(Items from a data source)
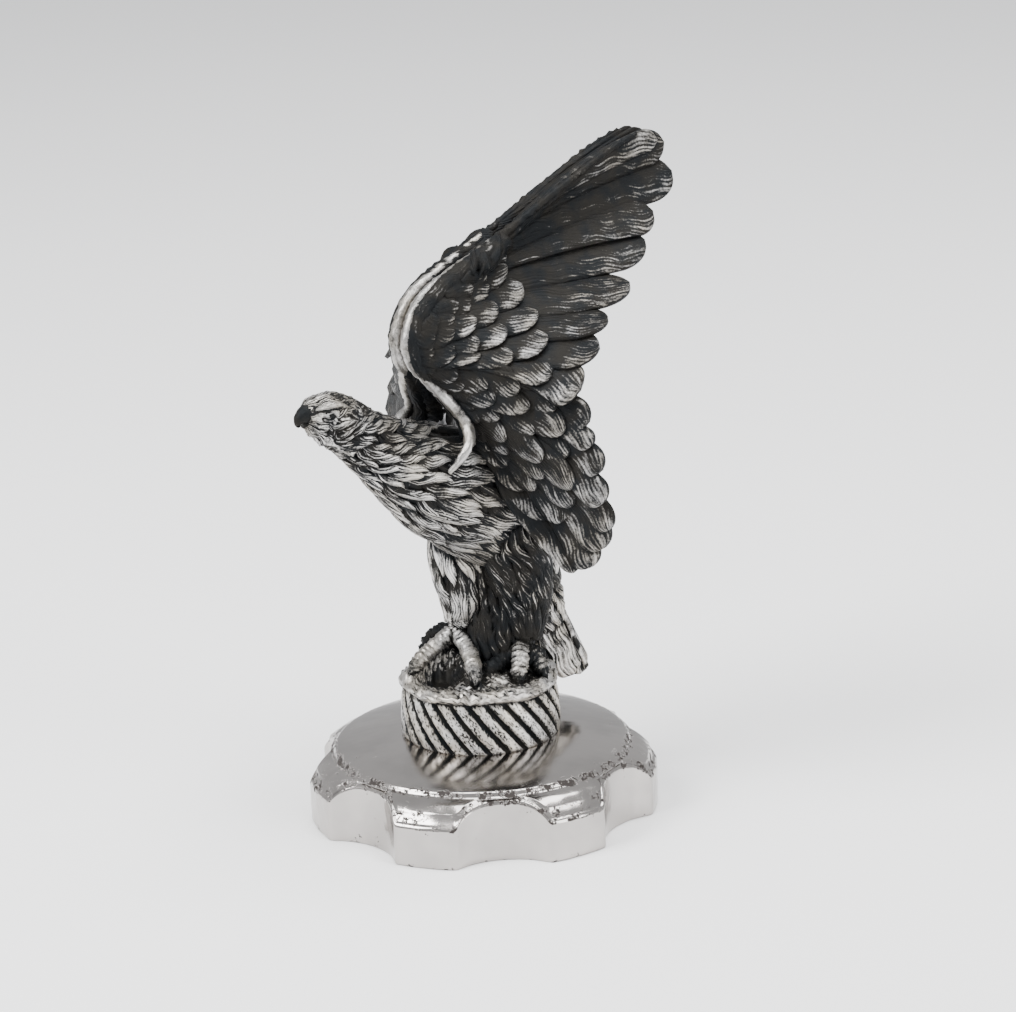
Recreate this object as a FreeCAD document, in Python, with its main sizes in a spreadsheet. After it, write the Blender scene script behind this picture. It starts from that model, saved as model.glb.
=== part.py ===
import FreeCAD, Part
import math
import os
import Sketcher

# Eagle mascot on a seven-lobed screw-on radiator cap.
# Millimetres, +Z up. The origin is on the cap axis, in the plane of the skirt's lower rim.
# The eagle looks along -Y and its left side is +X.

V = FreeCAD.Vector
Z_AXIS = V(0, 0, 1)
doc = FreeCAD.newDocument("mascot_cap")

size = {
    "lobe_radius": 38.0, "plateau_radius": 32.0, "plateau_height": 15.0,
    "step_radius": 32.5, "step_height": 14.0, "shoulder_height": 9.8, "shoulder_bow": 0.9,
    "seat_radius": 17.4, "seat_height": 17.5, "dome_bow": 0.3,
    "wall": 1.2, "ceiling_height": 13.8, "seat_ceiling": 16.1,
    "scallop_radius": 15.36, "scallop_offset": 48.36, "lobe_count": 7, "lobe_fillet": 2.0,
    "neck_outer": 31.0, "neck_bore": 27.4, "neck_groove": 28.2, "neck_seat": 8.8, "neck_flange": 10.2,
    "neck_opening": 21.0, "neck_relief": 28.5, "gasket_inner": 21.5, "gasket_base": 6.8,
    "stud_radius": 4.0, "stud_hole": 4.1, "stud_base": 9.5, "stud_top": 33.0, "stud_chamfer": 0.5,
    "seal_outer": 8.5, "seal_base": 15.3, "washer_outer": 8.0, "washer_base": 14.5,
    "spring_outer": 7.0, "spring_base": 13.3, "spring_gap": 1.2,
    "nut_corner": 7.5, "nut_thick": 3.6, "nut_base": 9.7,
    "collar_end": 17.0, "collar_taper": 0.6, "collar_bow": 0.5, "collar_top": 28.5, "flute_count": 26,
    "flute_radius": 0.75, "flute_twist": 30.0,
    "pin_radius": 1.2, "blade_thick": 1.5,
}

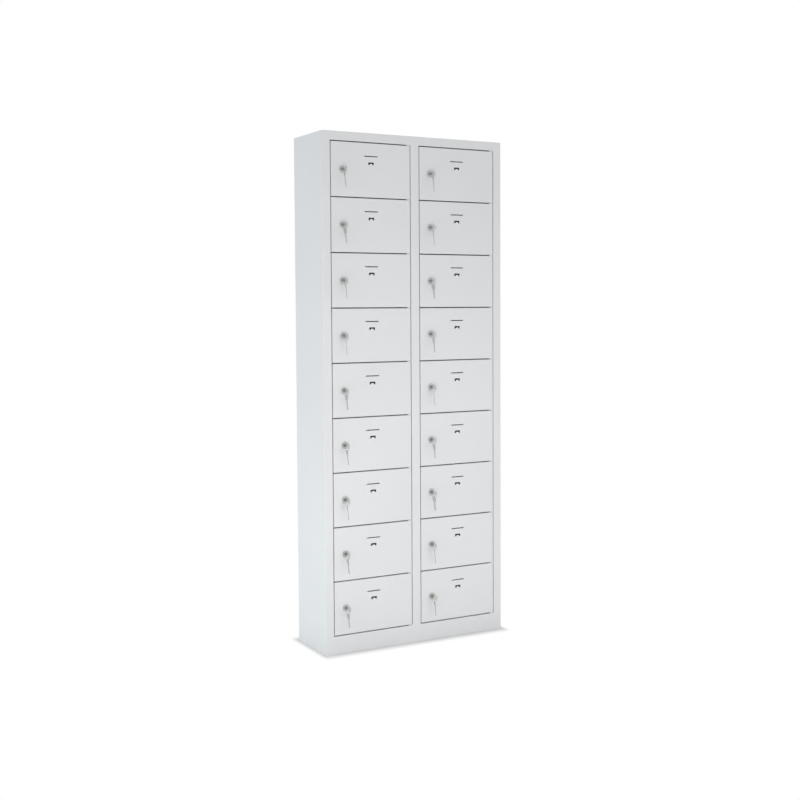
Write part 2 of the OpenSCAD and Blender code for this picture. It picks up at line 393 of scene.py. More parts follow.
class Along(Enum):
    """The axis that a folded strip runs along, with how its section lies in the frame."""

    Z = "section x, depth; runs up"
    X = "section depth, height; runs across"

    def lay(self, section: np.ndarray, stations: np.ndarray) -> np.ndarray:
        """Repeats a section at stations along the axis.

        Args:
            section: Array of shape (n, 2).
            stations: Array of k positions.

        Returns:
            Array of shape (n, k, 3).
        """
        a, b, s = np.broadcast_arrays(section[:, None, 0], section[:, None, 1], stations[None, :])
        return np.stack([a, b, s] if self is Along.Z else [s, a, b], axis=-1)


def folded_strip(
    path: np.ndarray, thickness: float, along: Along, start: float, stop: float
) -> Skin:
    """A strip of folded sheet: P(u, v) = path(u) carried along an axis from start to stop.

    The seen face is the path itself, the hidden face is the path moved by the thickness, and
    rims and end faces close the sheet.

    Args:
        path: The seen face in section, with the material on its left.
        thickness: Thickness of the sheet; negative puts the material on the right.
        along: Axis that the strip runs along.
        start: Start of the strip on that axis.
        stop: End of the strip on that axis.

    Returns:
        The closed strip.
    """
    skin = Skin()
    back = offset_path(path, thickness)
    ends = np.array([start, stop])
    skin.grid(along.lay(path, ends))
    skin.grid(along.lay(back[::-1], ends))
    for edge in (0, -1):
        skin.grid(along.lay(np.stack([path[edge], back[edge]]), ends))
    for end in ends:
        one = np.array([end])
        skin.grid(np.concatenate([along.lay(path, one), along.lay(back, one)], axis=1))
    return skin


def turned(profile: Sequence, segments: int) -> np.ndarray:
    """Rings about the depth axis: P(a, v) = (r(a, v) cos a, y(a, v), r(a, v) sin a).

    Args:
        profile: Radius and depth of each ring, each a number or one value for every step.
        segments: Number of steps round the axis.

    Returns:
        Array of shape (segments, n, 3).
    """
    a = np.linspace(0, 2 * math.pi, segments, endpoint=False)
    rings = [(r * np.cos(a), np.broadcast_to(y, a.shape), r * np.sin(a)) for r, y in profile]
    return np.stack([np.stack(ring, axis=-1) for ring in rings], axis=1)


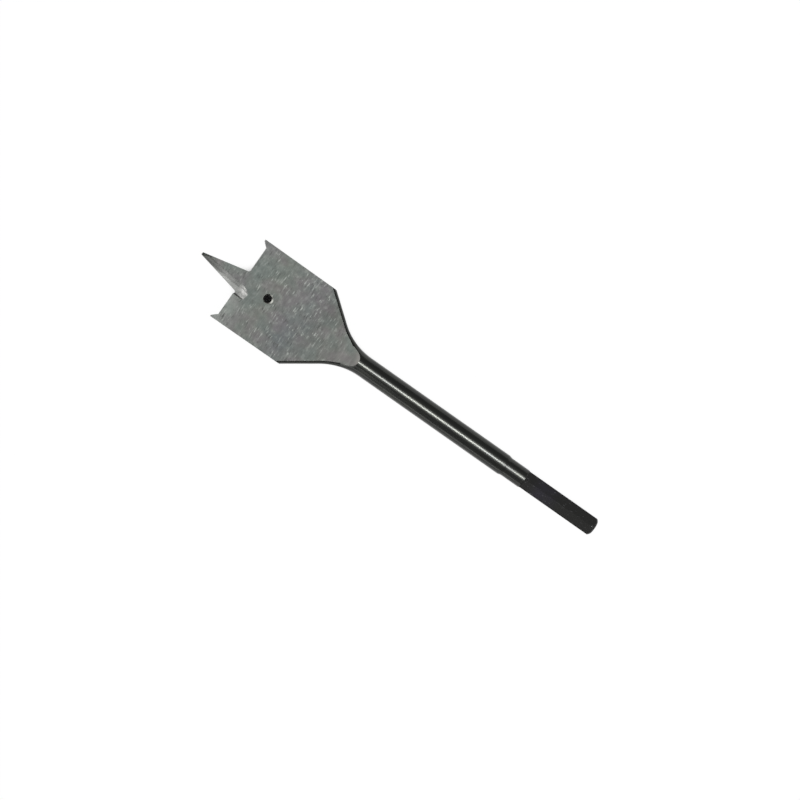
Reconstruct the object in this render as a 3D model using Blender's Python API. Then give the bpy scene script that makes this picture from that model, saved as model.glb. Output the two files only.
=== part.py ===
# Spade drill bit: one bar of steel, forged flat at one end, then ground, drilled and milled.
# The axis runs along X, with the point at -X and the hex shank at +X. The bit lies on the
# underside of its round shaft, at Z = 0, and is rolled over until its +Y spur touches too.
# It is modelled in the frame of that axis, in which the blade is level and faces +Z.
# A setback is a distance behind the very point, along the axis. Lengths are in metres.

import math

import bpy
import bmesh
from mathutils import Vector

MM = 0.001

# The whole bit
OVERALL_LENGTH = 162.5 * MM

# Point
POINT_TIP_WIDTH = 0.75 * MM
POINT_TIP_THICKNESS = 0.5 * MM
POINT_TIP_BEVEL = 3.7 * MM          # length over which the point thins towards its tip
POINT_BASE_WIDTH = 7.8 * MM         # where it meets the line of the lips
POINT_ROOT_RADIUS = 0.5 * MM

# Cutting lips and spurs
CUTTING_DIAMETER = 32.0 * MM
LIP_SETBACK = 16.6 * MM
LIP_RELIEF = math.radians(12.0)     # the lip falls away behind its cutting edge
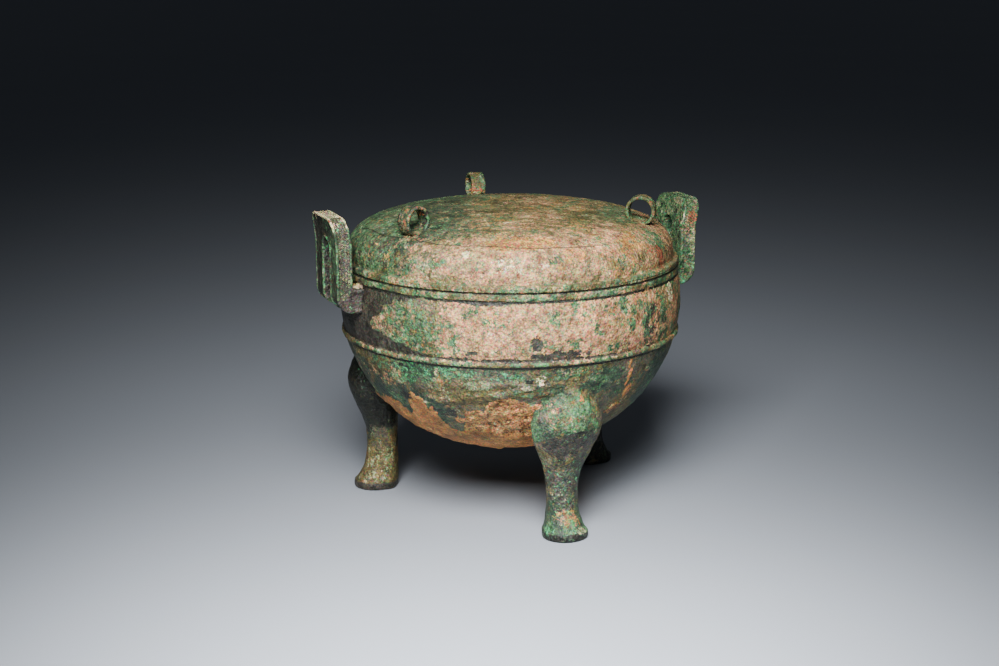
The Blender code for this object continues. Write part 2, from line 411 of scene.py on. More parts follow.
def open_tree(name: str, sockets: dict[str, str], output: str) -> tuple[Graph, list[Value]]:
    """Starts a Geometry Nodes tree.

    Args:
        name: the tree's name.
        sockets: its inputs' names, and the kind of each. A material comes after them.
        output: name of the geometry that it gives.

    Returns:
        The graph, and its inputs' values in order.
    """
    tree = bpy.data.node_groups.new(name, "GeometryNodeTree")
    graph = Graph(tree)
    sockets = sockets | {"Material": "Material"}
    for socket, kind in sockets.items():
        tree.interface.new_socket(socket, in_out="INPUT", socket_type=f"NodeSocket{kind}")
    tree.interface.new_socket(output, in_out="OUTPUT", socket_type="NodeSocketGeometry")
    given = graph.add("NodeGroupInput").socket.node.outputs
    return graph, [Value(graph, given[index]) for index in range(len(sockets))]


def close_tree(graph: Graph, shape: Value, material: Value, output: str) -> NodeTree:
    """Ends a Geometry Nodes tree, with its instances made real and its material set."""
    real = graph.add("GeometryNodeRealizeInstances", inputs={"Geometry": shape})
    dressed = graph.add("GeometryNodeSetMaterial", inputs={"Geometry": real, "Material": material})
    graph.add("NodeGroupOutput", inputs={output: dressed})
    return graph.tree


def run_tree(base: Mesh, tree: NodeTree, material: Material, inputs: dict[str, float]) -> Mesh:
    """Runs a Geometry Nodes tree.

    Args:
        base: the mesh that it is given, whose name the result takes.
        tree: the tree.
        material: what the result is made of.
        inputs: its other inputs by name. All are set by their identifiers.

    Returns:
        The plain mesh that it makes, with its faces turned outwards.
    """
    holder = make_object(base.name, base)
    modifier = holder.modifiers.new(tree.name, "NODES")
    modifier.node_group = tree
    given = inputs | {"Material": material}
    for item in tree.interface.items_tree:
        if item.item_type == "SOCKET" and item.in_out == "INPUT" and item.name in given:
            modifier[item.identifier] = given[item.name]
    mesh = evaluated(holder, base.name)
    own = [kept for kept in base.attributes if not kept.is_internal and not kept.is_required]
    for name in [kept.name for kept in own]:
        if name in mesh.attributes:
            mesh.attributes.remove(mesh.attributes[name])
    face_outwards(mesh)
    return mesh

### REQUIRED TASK
Every line from the one containing "The Blender code" through the one containing "inputs: its other" is to be given again exactly, both ends included, and no line outside that range.

### SOLUTION TO THIS EXERCISE
The Blender code for this object continues. Write part 2, from line 411 of scene.py on. More parts follow.
def open_tree(name: str, sockets: dict[str, str], output: str) -> tuple[Graph, list[Value]]:
    """Starts a Geometry Nodes tree.

    Args:
        name: the tree's name.
        sockets: its inputs' names, and the kind of each. A material comes after them.
        output: name of the geometry that it gives.

    Returns:
        The graph, and its inputs' values in order.
    """
    tree = bpy.data.node_groups.new(name, "GeometryNodeTree")
    graph = Graph(tree)
    sockets = sockets | {"Material": "Material"}
    for socket, kind in sockets.items():
        tree.interface.new_socket(socket, in_out="INPUT", socket_type=f"NodeSocket{kind}")
    tree.interface.new_socket(output, in_out="OUTPUT", socket_type="NodeSocketGeometry")
    given = graph.add("NodeGroupInput").socket.node.outputs
    return graph, [Value(graph, given[index]) for index in range(len(sockets))]


def close_tree(graph: Graph, shape: Value, material: Value, output: str) -> NodeTree:
    """Ends a Geometry Nodes tree, with its instances made real and its material set."""
    real = graph.add("GeometryNodeRealizeInstances", inputs={"Geometry": shape})
    dressed = graph.add("GeometryNodeSetMaterial", inputs={"Geometry": real, "Material": material})
    graph.add("NodeGroupOutput", inputs={output: dressed})
    return graph.tree


def run_tree(base: Mesh, tree: NodeTree, material: Material, inputs: dict[str, float]) -> Mesh:
    """Runs a Geometry Nodes tree.

    Args:
        base: the mesh that it is given, whose name the result takes.
        tree: the tree.
        material: what the result is made of.
        inputs: its other inputs by name. All are set by their identifiers.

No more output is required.